▶ Your task:
Identify and reproduce every line holding the string "joints".

▶ Dataset:
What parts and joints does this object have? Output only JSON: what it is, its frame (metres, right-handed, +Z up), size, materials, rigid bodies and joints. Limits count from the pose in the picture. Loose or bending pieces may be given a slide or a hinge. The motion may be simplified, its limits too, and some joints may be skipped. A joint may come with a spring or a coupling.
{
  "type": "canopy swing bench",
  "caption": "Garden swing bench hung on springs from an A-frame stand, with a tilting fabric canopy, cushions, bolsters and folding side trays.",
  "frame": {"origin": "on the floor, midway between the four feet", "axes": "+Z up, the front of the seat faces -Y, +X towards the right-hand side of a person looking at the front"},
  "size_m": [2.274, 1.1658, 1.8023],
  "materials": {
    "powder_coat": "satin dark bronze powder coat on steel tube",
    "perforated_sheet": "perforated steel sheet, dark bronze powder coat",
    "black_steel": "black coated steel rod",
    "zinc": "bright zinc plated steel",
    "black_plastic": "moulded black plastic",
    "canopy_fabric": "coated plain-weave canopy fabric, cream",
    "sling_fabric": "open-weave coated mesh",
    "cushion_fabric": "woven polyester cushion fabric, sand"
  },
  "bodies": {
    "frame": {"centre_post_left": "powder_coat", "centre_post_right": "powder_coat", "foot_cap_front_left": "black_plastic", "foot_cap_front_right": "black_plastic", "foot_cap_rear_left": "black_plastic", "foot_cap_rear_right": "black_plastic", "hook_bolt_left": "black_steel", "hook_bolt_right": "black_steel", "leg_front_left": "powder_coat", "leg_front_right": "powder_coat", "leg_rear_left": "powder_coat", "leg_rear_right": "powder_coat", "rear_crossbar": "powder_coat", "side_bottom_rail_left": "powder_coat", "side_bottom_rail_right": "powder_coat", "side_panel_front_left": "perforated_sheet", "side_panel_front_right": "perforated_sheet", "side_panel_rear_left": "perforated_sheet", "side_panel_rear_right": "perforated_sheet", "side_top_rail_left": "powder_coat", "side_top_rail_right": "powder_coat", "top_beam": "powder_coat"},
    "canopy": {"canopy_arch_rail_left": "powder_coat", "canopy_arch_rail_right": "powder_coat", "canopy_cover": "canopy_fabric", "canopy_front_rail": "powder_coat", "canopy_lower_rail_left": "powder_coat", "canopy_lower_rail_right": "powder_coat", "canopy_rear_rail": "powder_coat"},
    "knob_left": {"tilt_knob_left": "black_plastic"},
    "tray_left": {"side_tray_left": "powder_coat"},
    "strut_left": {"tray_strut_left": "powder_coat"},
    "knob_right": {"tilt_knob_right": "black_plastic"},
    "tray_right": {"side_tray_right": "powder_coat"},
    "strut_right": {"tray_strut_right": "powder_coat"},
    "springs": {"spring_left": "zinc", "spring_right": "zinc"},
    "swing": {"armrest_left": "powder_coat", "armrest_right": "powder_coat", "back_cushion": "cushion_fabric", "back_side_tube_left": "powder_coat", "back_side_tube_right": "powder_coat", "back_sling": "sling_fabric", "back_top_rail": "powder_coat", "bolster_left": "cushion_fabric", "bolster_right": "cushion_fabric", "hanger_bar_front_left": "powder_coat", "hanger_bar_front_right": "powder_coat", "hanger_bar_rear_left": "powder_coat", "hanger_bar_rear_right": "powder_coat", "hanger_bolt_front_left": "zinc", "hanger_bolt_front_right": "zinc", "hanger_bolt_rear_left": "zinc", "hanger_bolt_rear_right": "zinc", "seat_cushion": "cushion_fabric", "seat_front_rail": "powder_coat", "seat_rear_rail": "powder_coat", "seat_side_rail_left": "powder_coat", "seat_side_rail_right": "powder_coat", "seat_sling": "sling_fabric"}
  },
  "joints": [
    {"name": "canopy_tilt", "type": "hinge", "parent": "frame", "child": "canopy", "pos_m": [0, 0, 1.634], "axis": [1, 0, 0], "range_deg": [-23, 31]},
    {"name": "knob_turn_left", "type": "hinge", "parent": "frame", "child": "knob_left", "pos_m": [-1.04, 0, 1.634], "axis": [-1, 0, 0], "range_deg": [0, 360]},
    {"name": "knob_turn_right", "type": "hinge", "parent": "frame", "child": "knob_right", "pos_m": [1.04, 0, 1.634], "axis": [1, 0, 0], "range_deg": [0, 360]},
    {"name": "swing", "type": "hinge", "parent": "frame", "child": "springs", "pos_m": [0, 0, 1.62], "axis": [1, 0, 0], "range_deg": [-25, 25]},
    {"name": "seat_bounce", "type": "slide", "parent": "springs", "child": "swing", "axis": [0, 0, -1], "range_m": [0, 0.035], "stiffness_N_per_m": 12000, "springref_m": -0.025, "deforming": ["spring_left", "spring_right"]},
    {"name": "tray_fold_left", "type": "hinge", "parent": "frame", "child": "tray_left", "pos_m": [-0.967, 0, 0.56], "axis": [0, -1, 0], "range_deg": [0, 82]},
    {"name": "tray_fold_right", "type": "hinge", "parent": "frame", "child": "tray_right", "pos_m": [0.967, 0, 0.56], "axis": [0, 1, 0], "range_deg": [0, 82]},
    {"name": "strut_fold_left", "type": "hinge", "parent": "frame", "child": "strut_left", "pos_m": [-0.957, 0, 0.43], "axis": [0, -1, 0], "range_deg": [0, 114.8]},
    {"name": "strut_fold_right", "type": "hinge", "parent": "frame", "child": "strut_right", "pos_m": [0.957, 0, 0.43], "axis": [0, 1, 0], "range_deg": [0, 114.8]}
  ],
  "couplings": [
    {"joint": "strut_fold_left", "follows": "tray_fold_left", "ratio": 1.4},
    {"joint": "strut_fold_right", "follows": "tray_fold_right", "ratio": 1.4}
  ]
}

---

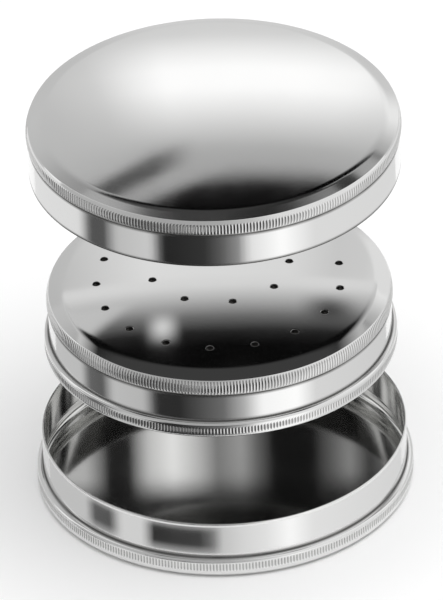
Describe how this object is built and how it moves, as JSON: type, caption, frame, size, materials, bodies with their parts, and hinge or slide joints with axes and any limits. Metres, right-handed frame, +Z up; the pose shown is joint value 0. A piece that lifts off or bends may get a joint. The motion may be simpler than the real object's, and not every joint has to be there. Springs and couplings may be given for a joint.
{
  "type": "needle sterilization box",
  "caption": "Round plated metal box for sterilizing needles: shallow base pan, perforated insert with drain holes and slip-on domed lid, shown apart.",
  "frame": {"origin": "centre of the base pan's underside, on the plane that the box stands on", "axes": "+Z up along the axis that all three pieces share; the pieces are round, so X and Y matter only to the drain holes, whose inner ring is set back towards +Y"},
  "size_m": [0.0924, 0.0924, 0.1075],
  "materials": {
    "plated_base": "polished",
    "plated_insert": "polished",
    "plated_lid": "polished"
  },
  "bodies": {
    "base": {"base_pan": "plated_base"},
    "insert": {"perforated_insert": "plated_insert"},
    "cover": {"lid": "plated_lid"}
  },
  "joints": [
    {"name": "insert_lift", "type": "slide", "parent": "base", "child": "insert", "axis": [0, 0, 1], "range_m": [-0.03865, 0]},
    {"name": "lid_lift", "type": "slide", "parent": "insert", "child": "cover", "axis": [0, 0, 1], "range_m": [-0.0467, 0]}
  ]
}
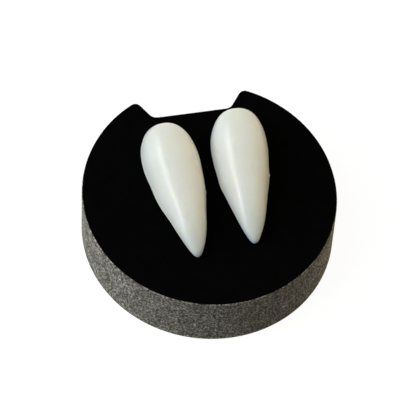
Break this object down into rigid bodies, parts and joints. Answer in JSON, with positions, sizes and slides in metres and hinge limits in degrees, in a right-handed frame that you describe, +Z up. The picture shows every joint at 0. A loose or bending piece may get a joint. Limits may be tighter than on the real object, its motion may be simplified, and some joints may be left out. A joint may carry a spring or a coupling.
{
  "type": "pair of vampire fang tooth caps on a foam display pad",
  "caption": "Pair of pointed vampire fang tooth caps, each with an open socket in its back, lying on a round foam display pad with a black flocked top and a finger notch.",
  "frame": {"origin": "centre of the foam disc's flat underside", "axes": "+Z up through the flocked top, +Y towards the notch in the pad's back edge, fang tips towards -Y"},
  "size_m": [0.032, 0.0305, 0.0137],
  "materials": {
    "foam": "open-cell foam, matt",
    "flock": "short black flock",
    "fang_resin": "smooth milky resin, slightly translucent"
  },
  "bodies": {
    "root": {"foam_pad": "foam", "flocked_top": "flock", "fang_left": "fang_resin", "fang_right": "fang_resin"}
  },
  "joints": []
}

▶ Exercise solution:
What parts and joints does this object have? Output only JSON: what it is, its frame (metres, right-handed, +Z up), size, materials, rigid bodies and joints. Limits count from the pose in the picture. Loose or bending pieces may be given a slide or a hinge. The motion may be simplified, its limits too, and some joints may be skipped. A joint may come with a spring or a coupling.
  "joints": [
Describe how this object is built and how it moves, as JSON: type, caption, frame, size, materials, bodies with their parts, and hinge or slide joints with axes and any limits. Metres, right-handed frame, +Z up; the pose shown is joint value 0. A piece that lifts off or bends may get a joint. The motion may be simpler than the real object's, and not every joint has to be there. Springs and couplings may be given for a joint.
  "joints": [
Break this object down into rigid bodies, parts and joints. Answer in JSON, with positions, sizes and slides in metres and hinge limits in degrees, in a right-handed frame that you describe, +Z up. The picture shows every joint at 0. A loose or bending piece may get a joint. Limits may be tighter than on the real object, its motion may be simplified, and some joints may be left out. A joint may carry a spring or a coupling.
  "joints": []